If you graph the entropies of the frame of the capture using the formula above you, you get a graph like this:

contacts scrolling entropy graph
[Link to original]

The Y axis represents entropy, as calculated by the code above. There is no inherently “right” value for this — it all depends on the application you’re testing and what you expect to see displayed on the screen. In general though, higher values are better as it indicates more frames of the capture are “complete”.

The region at the beginning where it is at about 5.0 represents the contacts app with a set of contacts fully displayed (at startup). The “flat” regions where the entropy is at roughly 4.25? Those are the areas where the app is “checkerboarding” (blanking out waiting for graphics or layout engine to draw contact information).
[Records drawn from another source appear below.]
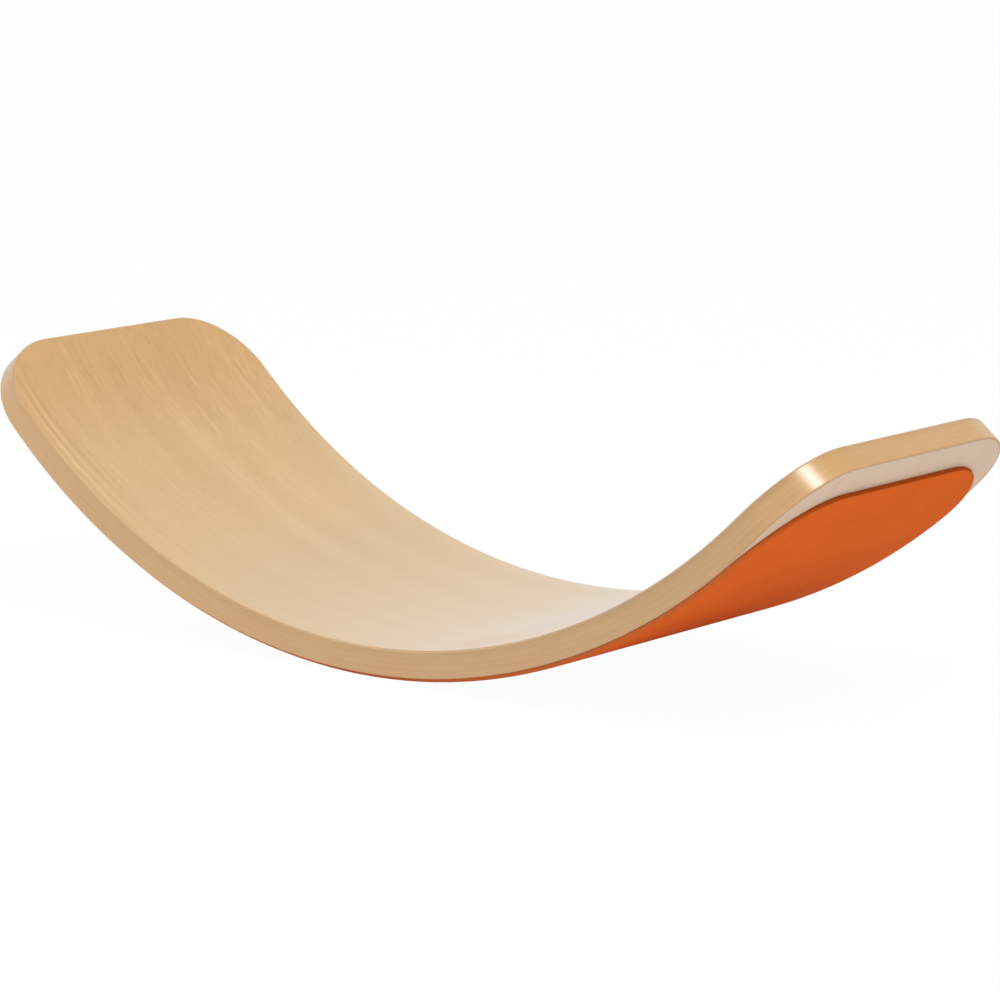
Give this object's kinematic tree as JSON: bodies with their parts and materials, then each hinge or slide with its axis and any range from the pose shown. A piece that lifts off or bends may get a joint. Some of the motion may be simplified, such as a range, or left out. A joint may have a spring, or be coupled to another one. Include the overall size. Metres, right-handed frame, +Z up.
{
  "type": "balance board",
  "caption": "Curved laminated wooden balance board with rounded corners and an orange felt pad bonded under it, for rocking, sitting or bridging.",
  "frame": {"origin": "middle of the felt pad's lowest facet, where the board rests on the floor", "axes": "+X along the board from end to end, +Y across it, +Z up out of the hollow"},
  "size_m": [0.8598, 0.3, 0.2223],
  "materials": {
    "ash_veneer": "satin clear lacquer over fine straight grain",
    "beech_ply": "satin clear lacquer on sanded ply edges, grain along the board",
    "beech_cross_ply": "satin clear lacquer on sanded ply edges, grain across the board",
    "adhesive_film": "matte, hidden behind the felt",
    "orange_felt": "matte pressed felt"
  },
  "bodies": {
    "root": {"top_face_veneer": "ash_veneer", "core_ply_01": "beech_ply", "core_ply_02": "beech_ply", "core_ply_03": "beech_ply", "core_ply_04": "beech_cross_ply", "core_ply_05": "beech_ply", "core_ply_06": "beech_ply", "core_ply_07": "beech_cross_ply", "core_ply_08": "beech_ply", "core_ply_09": "beech_ply", "core_ply_10": "beech_cross_ply", "core_ply_11": "beech_ply", "core_ply_12": "beech_ply", "core_ply_13": "beech_ply", "back_face_veneer": "ash_veneer", "felt_adhesive_film": "adhesive_film", "felt_pad": "orange_felt"}
  },
  "joints": []
}
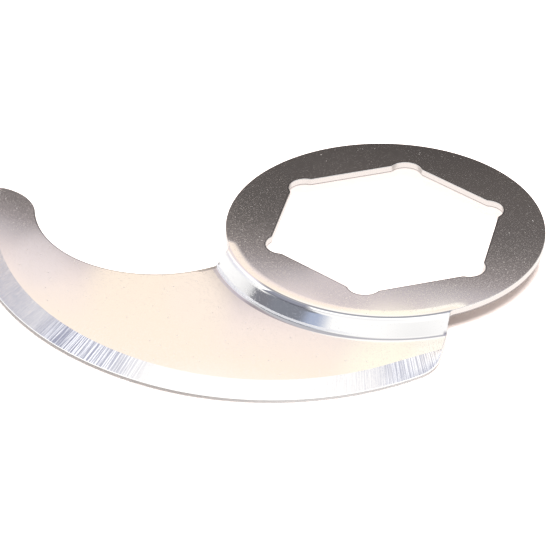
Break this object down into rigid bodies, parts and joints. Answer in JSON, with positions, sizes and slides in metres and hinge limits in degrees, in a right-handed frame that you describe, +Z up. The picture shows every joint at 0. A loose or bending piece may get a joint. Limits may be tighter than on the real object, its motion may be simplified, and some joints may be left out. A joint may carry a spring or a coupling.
{
  "type": "food processor blade",
  "caption": "Sickle cutting blade of a food processor: a flat ring with a hexagonal drive hole, pressed down through a curved step into one bevel-ground blade.",
  "frame": {"origin": "on the axis of the drive hole, at the underside of the ring", "axes": "+Z up along the drive axis, towards the ground side; the blade's tip lies towards -X, its heel towards -Y"},
  "size_m": [0.164, 0.1278, 0.006],
  "materials": {
    "stainless_steel": "fine rolled satin, with a cross-ground bevel"
  },
  "bodies": {
    "root": {"cutter_blade": "stainless_steel"}
  },
  "joints": []
}
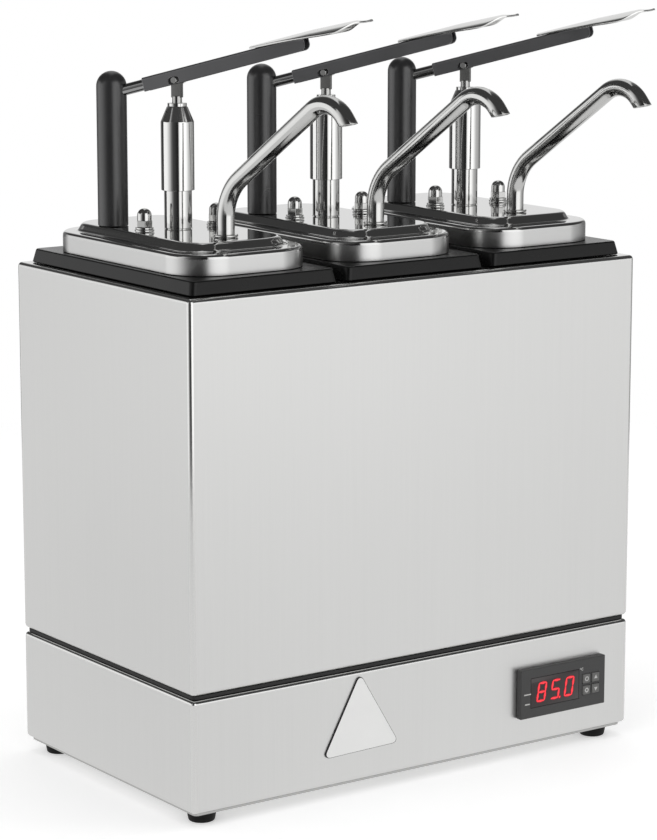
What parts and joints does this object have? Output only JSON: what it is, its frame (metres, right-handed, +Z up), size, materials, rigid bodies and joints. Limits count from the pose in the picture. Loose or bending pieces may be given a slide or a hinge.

Click through to the original and swipe over the graph to see what I mean.

It’s easy to see what a hypothetical ideal end state would be for this capture: a graph with a smooth entropy of about 5.0 (similar to the start state, where all contacts are fully drawn in). We can track our progress towards this goal (or our deviation from it), by watching the eideticker b2g dashboard and seeing if the summation of the entropy values for frames over the entire test increases or decreases over time. If we see it generally increase, that probably means we’re seeing less checkerboarding in the capture. If we see it decrease, that might mean we’re now seeing checkerboarding where we weren’t before.

It’s too early to say for sure, but over the past few days the trend has been positive:

entropy-levels-climbing
[Link to original]

(note that there were some problems in the way the tests were being run before, so results before the 12th should not be considered valid)

So one concept, at least two relevant metrics we can measure with it (startup time and checkerboarding). Are there any more? Almost certainly, let’s find them!